2.7.8 was the latest 2.x when I built the current codebase. Currently I'm testing before a cloud launch. Fixing bugs in my product's functionality is a higher priority than porting to the latest 2.7
2 years is not an unusual time between starting product development and seeing any sort of major customer uptake, and if you're in that time period, your priority really should be getting the customers rather than futzing with code migrations.
It's still the case that a bad call was made when the codebase was started, picking a language version that was already on its way out. It's like starting a new project now with Java 7 o .Net 2.0.

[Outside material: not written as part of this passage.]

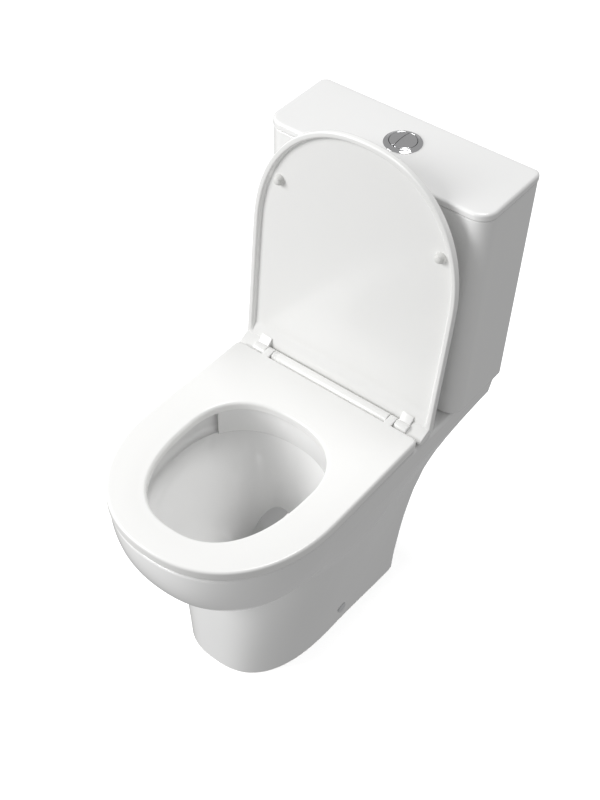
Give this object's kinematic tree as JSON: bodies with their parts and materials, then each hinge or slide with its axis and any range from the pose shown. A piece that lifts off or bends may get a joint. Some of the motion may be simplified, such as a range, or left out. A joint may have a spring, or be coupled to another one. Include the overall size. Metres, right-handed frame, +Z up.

Of all the bad calls you can make when starting a business, picking a bad language or platform is a relatively minor one. Google was originally on Python 1.6 (or technically Java 1.02, if you go back to when it was Larry's dissertation project), Facebook chose PHP (!!), basically every Android app is forced to use Java 7, and a good number of iOS apps are still in Objective-C.
Is really not that hard to make C extension support Python 3, you're either using an extension that is no longer maintained, or its author(s) are stubborn, which is a different kind of problem.
Making code compatible with python2.7 onward means that you can't use any new features from 3+ and the code is plain ugly, I don't know if you wrote 2/3 compatible code, it is not as enjoyable to do.
I think Django's approach where the LTS will still work on 2.7 (and LTS is for 3 years, which is until python2 itself stop being maintained) is fair.
You still have 3 years to fix things and if you want to use latest Django and be cutting edge, you probably should use latest Python as well.
There are a couple #if PY3K, but not much, really.
I ported a bunch of extension modules, total a couple thousand LOC, and it was pretty much a matter of reading the docs (see guide at https://docs.python.org/3/howto/cporting.html ) and adding a few #ifs. Total time maybe an hour or two.
My experience is that it is drastically easier to port C extensions than to port python code itself - the C API hasn't really changed a lot and it's usually very easy to reason about C code due to it being more strongly typed than python.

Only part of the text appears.